Desde mi ventana
Carmen Heras

Lo llamábamos Big Ben, como el famoso reloj de Londres, porque, a decir de su enamorada, era alto, estaba “cachas” y besaba muy bien. Tenía un magnífico empleo en uno de nuestros clásicos negocios patrios y a mi compañera la regalaba cada vez que se veían.

No recuerdo su nombre. Se conocieron en uno de los viajes esporádicos que ella realizaba a su casa para visitar a su padre y habían conectado de tal modo que los desplazamientos se hicieron habituales y sistemáticos, cada fin de semana, al hotel donde quedaban para verse. Mientras, el novio oficial (el de los días de diario) esperaba que llegase el lunes para verla.

Mi colega tenía dudas metafísicas sobre a cuál de los dos elegir para una relación definitiva. A cada uno era capaz de reconocerle virtudes y defectos, aunque con la duda, optó por las bondades del presente (ingeniero, un buen sueldo) que por la esperanza de un magnífico futuro (rico heredero, hijo único). Ella y nuestro tiempo eran así.

Lo de poner apodos estaba ya por entonces de moda. Era un código cifrado para entendernos. Cuando muchos años después vi, dentro de un partido político, idénticas mañas al objeto de que si gente ajena ponía el oído, no supiera quien era el interfecto de quien se estaba hablando, no me pareció extraña una costumbre capaz de darle apelativos a cualquier sujeto (hombre o mujer de cierta entidad) que se tuviera delante. Supe así de muchos sobrenombres, simpáticos unos, despectivos otros muchos, con los que nos señalaban (muñeca, monja, Bernarda Alba, tahúr, etc.) Como se imaginarán ustedes hay verdaderos artífices de apodos, genios de la técnica, verdaderos graciosos personales, que ríanse de cualquier caricaturista que se precie…

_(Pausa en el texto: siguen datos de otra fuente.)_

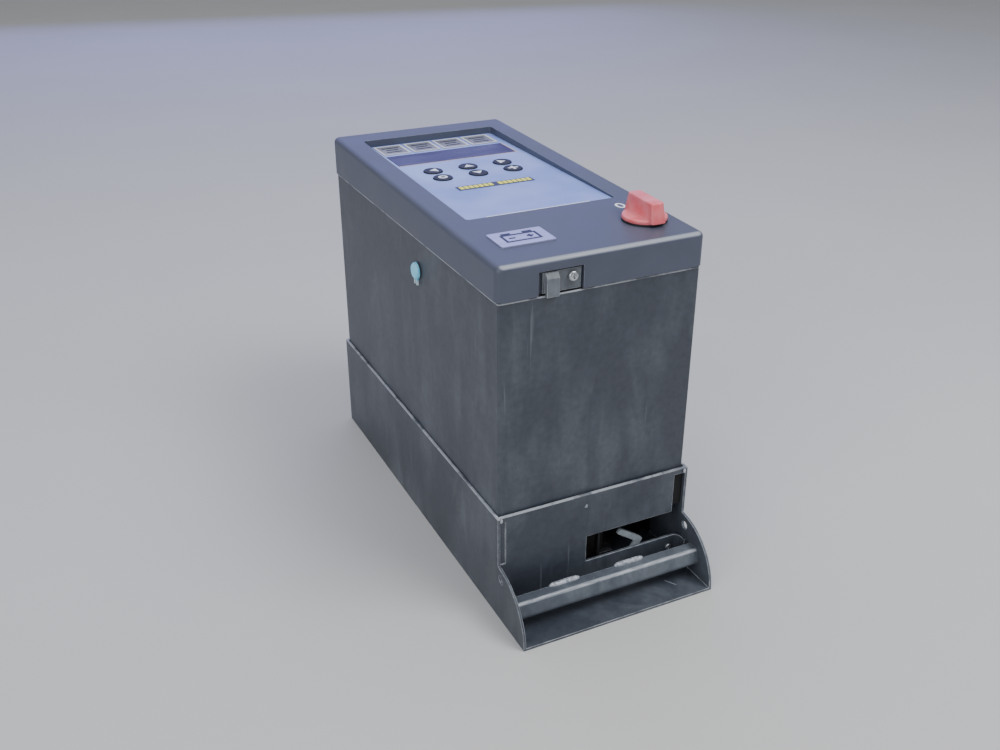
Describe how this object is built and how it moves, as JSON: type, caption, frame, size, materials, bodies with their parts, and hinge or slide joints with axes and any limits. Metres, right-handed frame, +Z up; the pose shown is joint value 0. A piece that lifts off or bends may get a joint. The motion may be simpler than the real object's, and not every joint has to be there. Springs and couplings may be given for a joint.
{
  "type": "industrial power control unit",
  "caption": "Upright sheet-steel power unit with a hinged cover, operator panel and red main switch, standing in a folded dock with a hand rail and lever lock.",
  "frame": {"origin": "middle of the dock underside, on the plane the dock stands on", "axes": "+X to the right across the width, seen from the front; +Y towards the rear, where the cable enters; +Z up"},
  "size_m": [0.1722, 0.422, 0.3083],
  "materials": {
    "dock_steel": "charcoal powder coat, worn at the edges",
    "weld_bead": "weld bead, coat rubbed away",
    "screw_steel": "zinc-plated screw steel",
    "zinc_steel": "galvanised sheet",
    "black_moulding": "moulded black nylon",
    "housing_paint": "charcoal powder coat with dusty smears",
    "seal_foam": "closed-cell foam",
    "hinge_steel": "painted hinge leaf",
    "blue_cap": "soft blue moulding",
    "winding_tape": "polyester tape over copper winding",
    "sink_aluminium": "extruded",
    "module_epoxy": "potted module",
    "circuit_board": "solder-masked glass epoxy",
    "capacitor_sleeve": "shrink sleeve",
    "filter_can": "tinned can",
    "terminal_grey": "moulded terminal",
    "earth_brass": "turned brass",
    "cover_moulding": "fine-grained charcoal moulding",
    "panel_film": "printed polyester film",
    "display_lens": "dark acrylic lens",
    "label_film": "printed label fields",
    "scale_film": "dark strip with a yellow bar scale",
    "badge_metal": "etched plate",
    "display_glass": "display glass and carrier",
    "latch_steel": "black plated latch",
    "red_knob": "red moulded knob",
    "key_cap": "dark key with a pale sign"
  },
  "bodies": {
    "dock": {"dock_tray": "dock_steel", "dock_apron": "dock_steel", "apron_welds": "weld_bead", "front_rail": "dock_steel", "rail_back_strip": "dock_steel", "rail_welds": "weld_bead", "apron_screw": "screw_steel", "support_rails": "zinc_steel", "dock_socket": "black_moulding", "cable_gland": "black_moulding", "gland_nut": "black_moulding", "lever_bracket": "zinc_steel", "lever_pin": "screw_steel"},
    "lever": {"release_lever": "zinc_steel"},
    "housing": {"housing_shell": "housing_paint", "cover_seal": "seal_foam", "hinge_leaf_fixed": "hinge_steel", "hinge_pin": "screw_steel", "lock_catch": "zinc_steel", "dock_plug": "black_moulding", "side_grommet": "black_moulding", "chassis_plate": "zinc_steel", "chassis_spacers": "zinc_steel", "toroid_winding": "winding_tape", "toroid_clamp": "zinc_steel", "toroid_bolt": "zinc_steel", "heat_sink": "sink_aluminium", "power_modules": "module_epoxy", "power_board": "circuit_board", "capacitors": "capacitor_sleeve", "mains_filter": "filter_can", "terminal_blocks": "terminal_grey", "earth_stud": "earth_brass", "fan_frame": "black_moulding"},
    "fan": {"fan_rotor": "black_moulding"},
    "cap": {"side_cap": "blue_cap"},
    "cover": {"lid_cover": "cover_moulding", "hinge_leaf_moving": "hinge_steel", "panel_overlay": "panel_film", "display_window": "display_lens", "status_labels": "label_film", "scale_strip": "scale_film", "badge_plate": "badge_metal", "control_board": "circuit_board", "key_switches": "black_moulding", "display_module": "display_glass", "board_pillars": "zinc_steel", "latch_plate": "latch_steel", "switch_bezel": "black_moulding", "isolator_body": "black_moulding"},
    "latch": {"latch_screw": "screw_steel", "latch_cam": "screw_steel"},
    "knob": {"switch_knob": "red_knob", "switch_shaft": "black_moulding"},
    "key_1": {"key_1": "key_cap"},
    "key_2": {"key_2": "key_cap"},
    "key_3": {"key_3": "key_cap"},
    "key_4": {"key_4": "key_cap"},
    "key_5": {"key_5": "key_cap"},
    "key_6": {"key_6": "key_cap"}
  },
  "joints": [
    {"name": "housing_lift", "type": "slide", "parent": "dock", "child": "housing", "axis": [0, 0, 1], "range_m": [0, 0.09]},
    {"name": "lever_swing", "type": "hinge", "parent": "dock", "child": "lever", "pos_m": [0.0354, -0.14655, 0.009], "axis": [0, -1, 0], "range_deg": [0, 35]},
    {"name": "fan_spin", "type": "hinge", "parent": "housing", "child": "fan", "pos_m": [0, 0.17015, 0.112], "axis": [0, 1, 0], "continuous": true},
    {"name": "cap_pull", "type": "slide", "parent": "housing", "child": "cap", "axis": [-1, 0, 0], "range_m": [0, 0.015]},
    {"name": "cover_hinge", "type": "hinge", "parent": "housing", "child": "cover", "pos_m": [0, 0.20175, 0.2631], "axis": [-1, 0, 0], "range_deg": [0, 100]},
    {"name": "latch_turn", "type": "hinge", "parent": "cover", "child": "latch", "pos_m": [-0.0253, -0.14765, 0.2743], "axis": [0, 1, 0], "range_deg": [0, 90]},
    {"name": "switch_turn", "type": "hinge", "parent": "cover", "child": "knob", "pos_m": [0.0572, -0.11035, 0.29045], "axis": [0, 0.0209, -0.9998], "range_deg": [0, 90]},
    {"name": "key_1_press", "type": "slide", "parent": "cover", "child": "key_1", "axis": [0, 0, -1], "range_m": [0, 0.0008], "stiffness_N_per_m": 1500},
    {"name": "key_2_press", "type": "slide", "parent": "cover", "child": "key_2", "axis": [0, 0, -1], "range_m": [0, 0.0008], "stiffness_N_per_m": 1500},
    {"name": "key_3_press", "type": "slide", "parent": "cover", "child": "key_3", "axis": [0, 0, -1], "range_m": [0, 0.0008], "stiffness_N_per_m": 1500},
    {"name": "key_4_press", "type": "slide", "parent": "cover", "child": "key_4", "axis": [0, 0, -1], "range_m": [0, 0.0008], "stiffness_N_per_m": 1500},
    {"name": "key_5_press", "type": "slide", "parent": "cover", "child": "key_5", "axis": [0, 0, -1], "range_m": [0, 0.0008], "stiffness_N_per_m": 1500},
    {"name": "key_6_press", "type": "slide", "parent": "cover", "child": "key_6", "axis": [0, 0, -1], "range_m": [0, 0.0008], "stiffness_N_per_m": 1500}
  ]
}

Encasillados, al fin, en determinados apelativos, todos acabamos poseyendo, ante cualquier ojo externo no demasiado clarividente, la imagen con la que otros intentan describirnos. En una película visionada durante estas vacaciones (“El misterio del faro”), uno de los protagonistas le explicaba a su compañero que había escapado de la aldea donde nació porque todos allí lo llamaban “el bastardo”, por ser hijo de mujer soltera y no haber querido el padre darle sus apellidos. La contestación de quien escuchaba fue contundente: “Te entiendo, si todo el mundo, cada día, te llama bastardo, acabas sintiéndote bastardo”. Desde luego.

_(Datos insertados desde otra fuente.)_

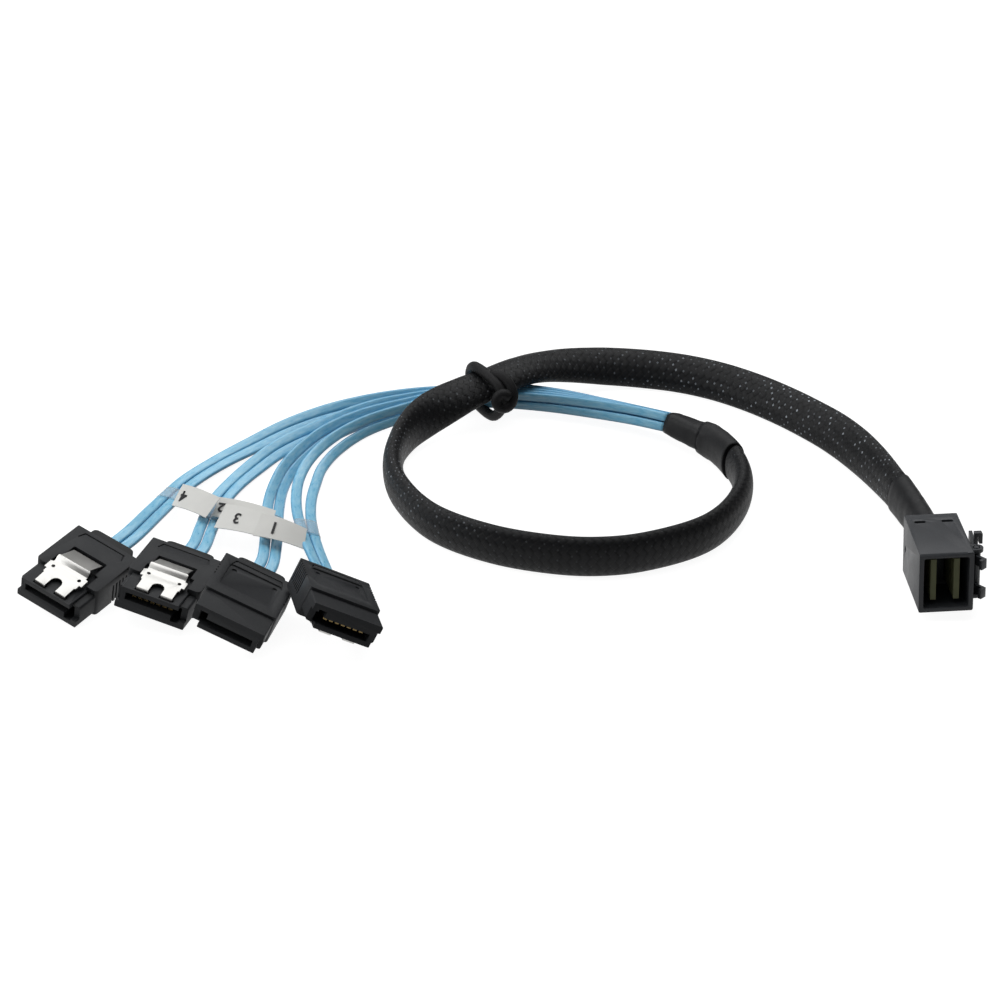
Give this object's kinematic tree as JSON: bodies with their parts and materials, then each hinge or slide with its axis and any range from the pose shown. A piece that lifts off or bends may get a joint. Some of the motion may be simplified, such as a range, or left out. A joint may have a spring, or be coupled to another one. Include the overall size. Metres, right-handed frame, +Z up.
{
  "type": "mini sas breakout cable",
  "caption": "Breakout cable with a latching multi-lane host plug, a braided trunk laid in a tied loop, and flat blue leads in labelled pairs to latching drive plugs.",
  "frame": {"origin": "on the surface the cable lies on, under the middle of the box round the rigid plugs", "axes": "+X across the lying cable from the drive plugs to the host plug, +Y away from the plugs' noses towards the loop, +Z up"},
  "size_m": [0.1883, 0.116, 0.0147],
  "materials": {
    "housing": "fine moulded grain, near black",
    "inner_plastic": "matt, black",
    "card": "olive circuit board with bare pads",
    "contacts": "gold-plated contacts on a black insert",
    "spring": "bright rolled sheet",
    "sleeve": "black braided filament with a low sheen",
    "shrink": "smooth, dull, black",
    "tie": "dull black",
    "lead": "light blue, translucent over foil",
    "label": "off-white printed film"
  },
  "bodies": {
    "cable": {"host_shell": "housing", "host_rear_insert": "inner_plastic", "host_card_left": "card", "host_card_right": "card", "drive_housing_1": "housing", "drive_relief_1": "inner_plastic", "drive_contacts_1": "contacts", "drive_housing_2": "housing", "drive_relief_2": "inner_plastic", "drive_contacts_2": "contacts", "drive_housing_3": "housing", "drive_relief_3": "inner_plastic", "drive_contacts_3": "contacts", "drive_housing_4": "housing", "drive_relief_4": "inner_plastic", "drive_contacts_4": "contacts", "host_shrink": "shrink", "trunk_sleeve": "sleeve", "breakout_shrink_outer": "shrink", "breakout_shrink_inner": "shrink", "trunk_tie": "tie", "lead_1a": "lead", "lead_1b": "lead", "lead_2a": "lead", "lead_2b": "lead", "lead_3a": "lead", "lead_3b": "lead", "lead_4a": "lead", "lead_4b": "lead", "label_1": "label", "label_2": "label", "label_3": "label", "label_4": "label"},
    "host_lever": {"host_latch": "housing"},
    "spring_1": {"drive_latch_1": "spring"},
    "spring_2": {"drive_latch_2": "spring"},
    "spring_3": {"drive_latch_3": "spring"},
    "spring_4": {"drive_latch_4": "spring"}
  },
  "joints": [
    {"name": "host_release", "type": "hinge", "parent": "cable", "child": "host_lever", "pos_m": [0.09242, 0.00302, 0.00812], "axis": [-0.039, 0.1118, 0.993], "range_deg": [0, 5], "stiffness_Nm_per_rad": 0.1},
    {"name": "drive_release_1", "type": "hinge", "parent": "cable", "child": "spring_1", "pos_m": [-0.03088, -0.0165, 0.00581], "axis": [0.8655, 0.1372, -0.4817], "range_deg": [0, 4], "stiffness_Nm_per_rad": 0.1},
    {"name": "drive_release_2", "type": "hinge", "parent": "cable", "child": "spring_2", "pos_m": [-0.05261, -0.01377, 0.00365], "axis": [0.903, -0.2246, -0.3662], "range_deg": [0, 4], "stiffness_Nm_per_rad": 0.1},
    {"name": "drive_release_3", "type": "hinge", "parent": "cable", "child": "spring_3", "pos_m": [-0.06628, -0.00534, 0.00848], "axis": [-0.9363, 0.2769, 0.216], "range_deg": [0, 4], "stiffness_Nm_per_rad": 0.1},
    {"name": "drive_release_4", "type": "hinge", "parent": "cable", "child": "spring_4", "pos_m": [-0.08688, -0.00151, 0.00712], "axis": [-0.8306, 0.5132, 0.2161], "range_deg": [0, 4], "stiffness_Nm_per_rad": 0.1}
  ]
}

Amigos, los sucesos de la historia no son cíclicos porque la historia no lo es, aunque pareciera que retorna siempre para descolocarnos y así no logremos aprender gran cosa de ella. Y dado que, según nos dijo Sartre, el infierno (con sus demonios bastante bastardos) son los otros, esa es la clave en cualquier declaración de intenciones que lleve utilizar epítetos (buenos o malos) para amigos o enemigos. De ahí tanta calificación como hoy se usa en la arena política entre unos individuos y otros (arribista, cuatrero, facha, populista, mentiroso, dictador, etc.) buscando hacer mella en las propias carátulas del libro que los demás, con fruición, hojeamos. Para imponernos una imagen al resto. En una sociedad tan simple como la nuestra, donde a todos pretendemos clasificarlos. Bastante ridículo este quehacer de poner moldes estereotipados, por cierto.